WORK TO BE COMPLETED »
Provide again, from the entries below, every line from the one containing "cad_parts[node].hide_render = cad_parts[node].hide_viewport" through the one containing "imported = [obj", exactly as written, and no other line.

LISTED RECORDS »

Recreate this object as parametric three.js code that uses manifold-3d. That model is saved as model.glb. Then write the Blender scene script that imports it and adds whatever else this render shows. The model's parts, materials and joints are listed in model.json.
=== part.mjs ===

* * *

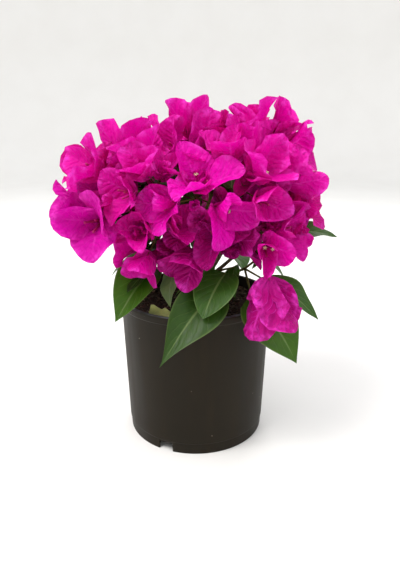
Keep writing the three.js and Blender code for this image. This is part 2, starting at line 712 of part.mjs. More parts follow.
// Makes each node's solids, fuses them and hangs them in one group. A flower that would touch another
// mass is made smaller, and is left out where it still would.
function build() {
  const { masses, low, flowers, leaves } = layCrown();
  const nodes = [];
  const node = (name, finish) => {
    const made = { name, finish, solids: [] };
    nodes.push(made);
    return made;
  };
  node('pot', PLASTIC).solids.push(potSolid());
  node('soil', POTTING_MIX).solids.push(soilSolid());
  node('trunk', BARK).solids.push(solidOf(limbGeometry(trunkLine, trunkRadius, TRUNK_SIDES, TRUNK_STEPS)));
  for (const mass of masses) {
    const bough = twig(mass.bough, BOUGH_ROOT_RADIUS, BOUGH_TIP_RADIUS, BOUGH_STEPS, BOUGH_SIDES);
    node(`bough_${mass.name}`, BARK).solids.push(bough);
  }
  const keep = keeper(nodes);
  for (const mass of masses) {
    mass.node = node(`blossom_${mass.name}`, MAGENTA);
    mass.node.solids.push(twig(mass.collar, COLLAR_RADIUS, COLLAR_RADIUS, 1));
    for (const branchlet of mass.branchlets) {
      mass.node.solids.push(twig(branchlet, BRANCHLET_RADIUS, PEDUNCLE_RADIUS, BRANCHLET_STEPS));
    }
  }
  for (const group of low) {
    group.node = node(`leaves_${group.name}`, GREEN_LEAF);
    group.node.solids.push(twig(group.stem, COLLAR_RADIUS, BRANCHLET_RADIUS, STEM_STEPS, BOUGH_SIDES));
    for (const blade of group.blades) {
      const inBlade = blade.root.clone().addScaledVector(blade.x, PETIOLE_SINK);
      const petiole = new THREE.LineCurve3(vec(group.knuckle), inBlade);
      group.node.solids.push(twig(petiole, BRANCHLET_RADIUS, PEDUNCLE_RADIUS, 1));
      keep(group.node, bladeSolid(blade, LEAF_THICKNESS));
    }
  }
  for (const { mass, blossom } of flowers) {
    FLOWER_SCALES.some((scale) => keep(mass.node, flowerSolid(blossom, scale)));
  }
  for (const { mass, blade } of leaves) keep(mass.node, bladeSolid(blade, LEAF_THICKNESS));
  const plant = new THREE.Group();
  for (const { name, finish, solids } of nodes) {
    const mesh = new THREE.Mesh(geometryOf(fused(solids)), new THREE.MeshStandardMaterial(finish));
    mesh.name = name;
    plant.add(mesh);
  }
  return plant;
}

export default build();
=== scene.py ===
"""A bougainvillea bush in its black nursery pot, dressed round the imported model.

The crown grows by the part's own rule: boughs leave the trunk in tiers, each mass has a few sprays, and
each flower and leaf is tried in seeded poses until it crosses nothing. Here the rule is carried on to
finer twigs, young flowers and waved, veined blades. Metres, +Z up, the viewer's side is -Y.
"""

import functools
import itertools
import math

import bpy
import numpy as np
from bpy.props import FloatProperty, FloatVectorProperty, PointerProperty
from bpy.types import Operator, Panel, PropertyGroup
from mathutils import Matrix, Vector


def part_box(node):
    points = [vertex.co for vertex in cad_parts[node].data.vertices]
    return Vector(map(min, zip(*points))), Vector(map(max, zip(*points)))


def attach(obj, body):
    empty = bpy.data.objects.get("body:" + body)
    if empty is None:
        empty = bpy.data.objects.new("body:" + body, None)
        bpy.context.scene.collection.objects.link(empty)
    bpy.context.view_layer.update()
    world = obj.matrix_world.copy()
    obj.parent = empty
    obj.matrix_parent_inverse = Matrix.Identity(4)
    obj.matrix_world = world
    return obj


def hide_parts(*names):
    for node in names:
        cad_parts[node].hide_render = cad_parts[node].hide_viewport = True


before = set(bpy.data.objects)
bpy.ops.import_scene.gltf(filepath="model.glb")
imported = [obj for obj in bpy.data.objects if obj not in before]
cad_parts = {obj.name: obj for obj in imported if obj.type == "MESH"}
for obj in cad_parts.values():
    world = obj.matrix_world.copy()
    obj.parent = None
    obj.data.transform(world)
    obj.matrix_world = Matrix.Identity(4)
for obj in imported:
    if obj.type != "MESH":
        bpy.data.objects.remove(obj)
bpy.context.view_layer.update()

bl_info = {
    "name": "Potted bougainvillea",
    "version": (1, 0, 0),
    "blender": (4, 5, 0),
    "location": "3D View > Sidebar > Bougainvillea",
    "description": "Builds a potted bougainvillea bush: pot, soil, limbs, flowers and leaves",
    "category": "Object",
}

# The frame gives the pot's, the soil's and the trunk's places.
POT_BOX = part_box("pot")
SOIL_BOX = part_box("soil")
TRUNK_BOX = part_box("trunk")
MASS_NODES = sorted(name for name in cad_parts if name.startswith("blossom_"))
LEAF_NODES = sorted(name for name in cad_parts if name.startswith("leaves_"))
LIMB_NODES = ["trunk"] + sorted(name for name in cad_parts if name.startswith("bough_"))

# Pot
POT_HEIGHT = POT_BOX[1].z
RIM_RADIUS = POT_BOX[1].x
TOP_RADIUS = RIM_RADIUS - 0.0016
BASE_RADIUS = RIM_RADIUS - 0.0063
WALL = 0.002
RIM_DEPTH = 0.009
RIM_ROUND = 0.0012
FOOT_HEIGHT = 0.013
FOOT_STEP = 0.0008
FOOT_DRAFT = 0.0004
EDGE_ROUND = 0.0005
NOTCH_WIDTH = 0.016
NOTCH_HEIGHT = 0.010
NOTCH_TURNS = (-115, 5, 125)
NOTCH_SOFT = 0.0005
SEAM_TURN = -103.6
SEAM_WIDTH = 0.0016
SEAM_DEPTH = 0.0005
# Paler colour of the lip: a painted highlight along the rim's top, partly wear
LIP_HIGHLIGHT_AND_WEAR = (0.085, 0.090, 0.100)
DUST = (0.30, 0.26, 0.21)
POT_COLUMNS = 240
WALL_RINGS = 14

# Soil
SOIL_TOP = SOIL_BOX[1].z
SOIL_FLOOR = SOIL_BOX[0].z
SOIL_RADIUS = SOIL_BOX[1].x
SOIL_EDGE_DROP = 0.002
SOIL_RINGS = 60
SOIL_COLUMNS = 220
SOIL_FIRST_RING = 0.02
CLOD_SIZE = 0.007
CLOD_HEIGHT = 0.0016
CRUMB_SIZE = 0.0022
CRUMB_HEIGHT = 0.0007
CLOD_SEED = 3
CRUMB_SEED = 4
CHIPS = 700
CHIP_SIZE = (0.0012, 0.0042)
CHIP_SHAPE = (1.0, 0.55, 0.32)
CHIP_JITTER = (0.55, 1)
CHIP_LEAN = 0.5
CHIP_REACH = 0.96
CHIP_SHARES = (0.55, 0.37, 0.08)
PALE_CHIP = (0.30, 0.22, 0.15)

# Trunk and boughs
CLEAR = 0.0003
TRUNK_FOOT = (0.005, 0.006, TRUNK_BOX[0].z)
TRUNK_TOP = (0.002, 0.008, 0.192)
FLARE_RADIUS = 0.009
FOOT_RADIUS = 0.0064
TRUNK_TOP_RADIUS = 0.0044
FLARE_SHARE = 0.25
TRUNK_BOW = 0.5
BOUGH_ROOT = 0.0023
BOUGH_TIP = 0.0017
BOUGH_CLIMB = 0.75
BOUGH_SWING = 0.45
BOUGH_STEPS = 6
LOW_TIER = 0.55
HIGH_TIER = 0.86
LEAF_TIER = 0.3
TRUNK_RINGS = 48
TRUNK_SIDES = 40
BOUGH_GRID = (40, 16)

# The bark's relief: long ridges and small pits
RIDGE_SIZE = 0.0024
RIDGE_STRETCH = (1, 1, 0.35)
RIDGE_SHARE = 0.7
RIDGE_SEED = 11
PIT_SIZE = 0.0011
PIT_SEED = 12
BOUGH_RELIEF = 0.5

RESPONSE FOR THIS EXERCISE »
        cad_parts[node].hide_render = cad_parts[node].hide_viewport = True


before = set(bpy.data.objects)
bpy.ops.import_scene.gltf(filepath="model.glb")
imported = [obj for obj in bpy.data.objects if obj not in before]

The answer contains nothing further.